Brampton et al. (2015) applied a level-set function to describe the equal spacing fibre path which ensures the manufacturability of laminate composites using the automated fibre placement technique. Nomura et al. (2015) adopted a topology optimisation method using isoparametric projection to generate continuous and discrete fibre orientation design. Papapetrou et al. (2020) demonstrated density-based and level-set topology optimisation of varying fibre orientation in 2D. To ensure the continuity of the fibre orientation, a fibre-filtering scheme was presented. To connect design with manufacturing, three infill methods—the equal space method, the streamline method and the offset method—were introduced to interpret the fibre path. However, the results from Brampton et al. (2015) and the offset method in Papapetrou et al. (2020) show sharp turns in the fibre path, and the results from Nomura et al. (2015) and Papapetrou et al. (2020) show varying distances between the fibre path which potentially lead to the generation of voids. The sharp turns at the fibre path result in high curvature of the deposited fibres which may cause twisting and folding back of the fibres (Matsuzaki et al. 2018) and the voids result in decreasing the fibre volume fraction. As a result, these may degrade the mechanical properties of the fibre-reinforced composites, and the neglected reduction of the fibre volume fraction may lead to a loss of modelling accuracy. Inspired by the innovation of the robotic 3D printer, Schmidt et al. (2020) presented an approach which extends the variation of the fibre orientation to three dimensional space. Their approach shows the ability to solve large-scale and multiple load optimisation problems. Despite the fact that the optimised GE bracket (GrabCAD 2013; Whalen et al. 2021) in their work achieved by the streamline method shows a smoothly varying fibre orientation which solves the problem of the sharp turns, varying distances between the fibre paths can still be observed. This illustrates that the fibre volume fraction variation corresponding to the varying distances was not considered in the modelling. In addition, it is difficult to extract sufficient information, i.e. layer height and printing width, from the three dimensional streamlines to slicing software before printing. The sharp turns and the varying distances illustrate the challenges of including manufacturability in the optimisation process.

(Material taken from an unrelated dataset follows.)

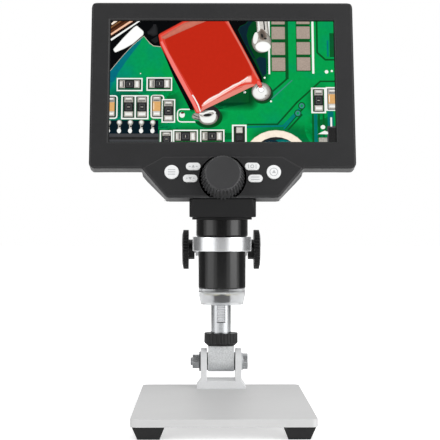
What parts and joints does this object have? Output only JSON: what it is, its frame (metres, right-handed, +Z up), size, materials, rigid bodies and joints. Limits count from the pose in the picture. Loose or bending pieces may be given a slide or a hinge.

Most applications of continuous fibres in additive manufacturing use filament deposition modelling. The fibre impregnation process directly affects the fibre volume fraction. Controlling and increasing the fibre volume fraction over \(50\%\) is a challenge (Liu et al. 2020). By pre-impregnating fibres within a matrix, the fibre volume fraction can be enhanced and the quality of impregnation can also be improved (Dickson et al. 2020). However, the fibre volume fraction is not adjustable during the deposition process. One potential method of manufacturing varying fibre volume fraction composites is using in situ impregnation. Recently, Pelzer and Hopmann (2021) have presented an algorithm for non-planar path planning with variable layer height. The variable layer height is achieved by adjusting the amount of extruded material. Adapting this concept to in situ impregnation and assuming the fibres are perfectly impregnated, as the amount of the extruded matrix varies whilst the amount of the fibre stays constant, the fibre volume fraction will have a respective variation. The assumed integration shows the manufacturability of fabricating fibre-reinforced composites with a varying fibre volume fraction. Therefore, a corresponding design approach is needed.

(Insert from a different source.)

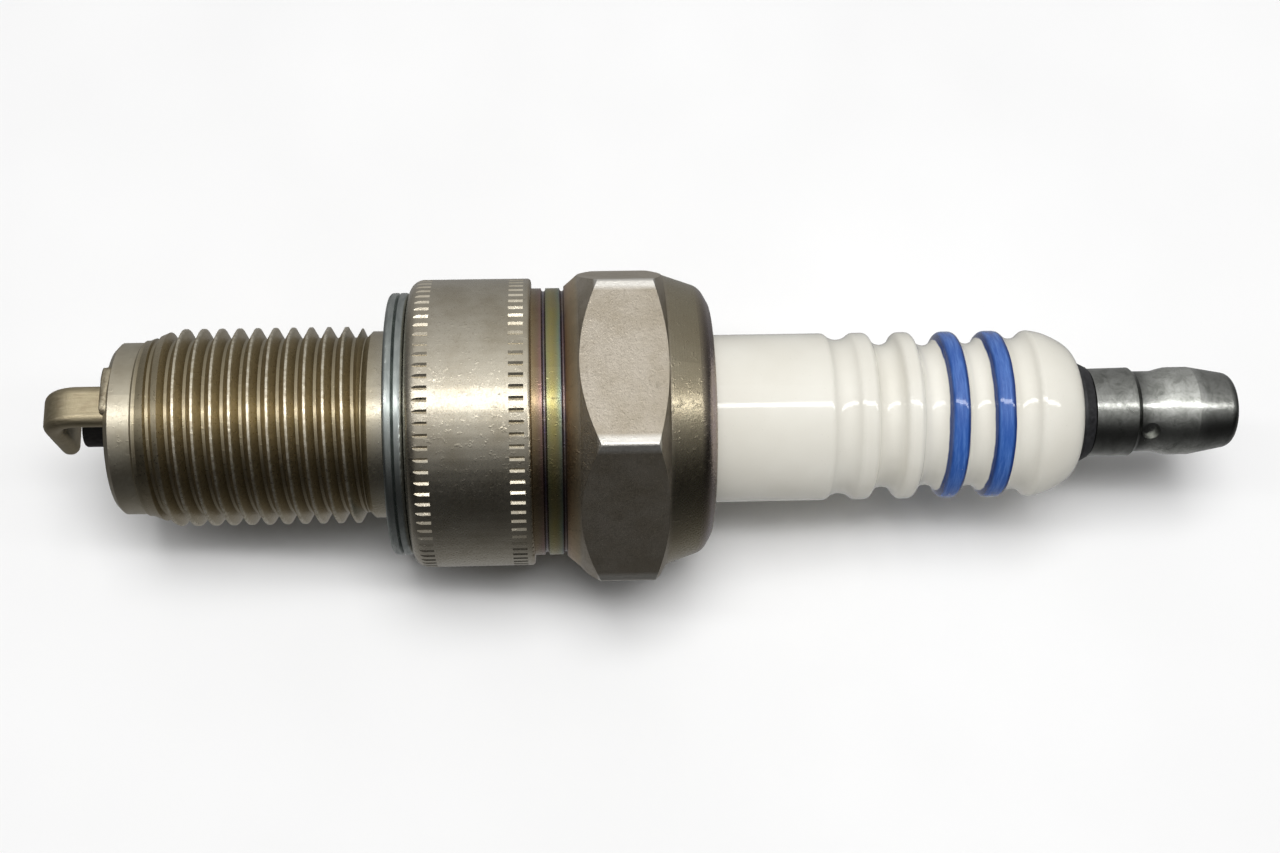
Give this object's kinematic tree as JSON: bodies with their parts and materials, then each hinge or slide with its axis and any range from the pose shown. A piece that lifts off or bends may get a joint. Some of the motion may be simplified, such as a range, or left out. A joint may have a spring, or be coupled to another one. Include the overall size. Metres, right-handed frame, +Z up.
{
  "type": "spark plug",
  "caption": "Motorcycle spark plug: threaded steel shell with hexagon, captive gasket, ribbed white insulator, bent ground electrode and screw-on terminal nut.",
  "frame": {"origin": "on the plug's axis, in the plane of the gasket's sealing face", "axes": "+X along the axis from the electrodes to the terminal; +Z up, square to one flat of the hexagon; +Y across"},
  "size_m": [0.0841, 0.024, 0.0208],
  "materials": {
    "plated_steel": "nickel-plated steel, satin, with brown reflections",
    "zinc_steel": "bright zinc-plated sheet steel",
    "porcelain": "glossy white glaze over alumina",
    "nickel_alloy": "plain nickel alloy strap",
    "sooty_nickel": "nickel alloy, black from firing",
    "copper": "plain copper",
    "seal_glass": "copper-filled sealing glass",
    "resistor_mass": "fired carbon-filled glass",
    "stud_steel": "turned steel",
    "black_washer": "black oxide on a thin cone washer",
    "nut_steel": "polished, mottled zinc on steel",
    "packing_steel": "bare steel packing",
    "talc": "pressed talc powder"
  },
  "bodies": {
    "plug_body": {"metal_shell": "plated_steel", "ground_electrode": "nickel_alloy", "insulator": "porcelain", "centre_electrode": "sooty_nickel", "copper_core": "copper", "lower_glass_seal": "seal_glass", "resistor": "resistor_mass", "upper_glass_seal": "seal_glass", "terminal_stud": "stud_steel", "packing_washer": "packing_steel", "front_sealing_ring": "packing_steel", "rear_sealing_ring": "packing_steel", "talc_filling": "talc"},
    "washer_group": {"terminal_washer": "black_washer"},
    "nut_group": {"terminal_nut": "nut_steel"},
    "gasket_group": {"seal_gasket": "zinc_steel"}
  },
  "joints": [
    {"name": "terminal_nut_turn", "type": "hinge", "parent": "plug_body", "child": "washer_group", "pos_m": [0.0493, 0, 0], "axis": [1, 0, 0], "range_deg": [0, 3960]},
    {"name": "terminal_nut_advance", "type": "slide", "parent": "washer_group", "child": "nut_group", "axis": [1, 0, 0], "range_m": [0, 0.0077]},
    {"name": "gasket_turn", "type": "hinge", "parent": "plug_body", "child": "gasket_group", "pos_m": [0.0007, 0, 0], "axis": [1, 0, 0], "continuous": true}
  ],
  "couplings": [
    {"joint": "terminal_nut_turn", "follows": "terminal_nut_advance", "rad_per_m": 8976}
  ]
}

This paper describes a novel approach to introduce manufacturing constraints to the process of designing fibre-reinforced composites. The constraints prevent sharp fibre turns and generate fibre path with sufficient information for slicing software in three dimensional space. In addition, the accuracy of modelling the fibre-reinforced composites is increased by considering the fibre volume fraction as a parameter of mechanical properties. To demonstrate the efficacy of the design approach, a numerical example of a classic cantilever beam problem is presented. The topology layout, the fibre orientation and the compliance are compared for five cases to illustrate the advantage of fibre reinforcement, the interaction between the fibre orientation and the fibre volume fraction, the effectiveness of the manufacturing constraints and the loss in terms of mechanical performance caused by applying the manufacturing constraints.

## 2 Methods

The microscale model, manufacturing constraints and optimisation formulations are described in this section. The structural analysis is considered within the theory of linear elasticity, such that

where \(\sigma _{ij}\) denotes the Cauchy stress tensor, \(F_i\) denotes forces acting on the design domain, \(E_{ijkl}\) denotes the elasticity tensor, \(\epsilon _{kl}\) denotes the strain tensor and \(u_i\), \(u_j\) represent the displacement.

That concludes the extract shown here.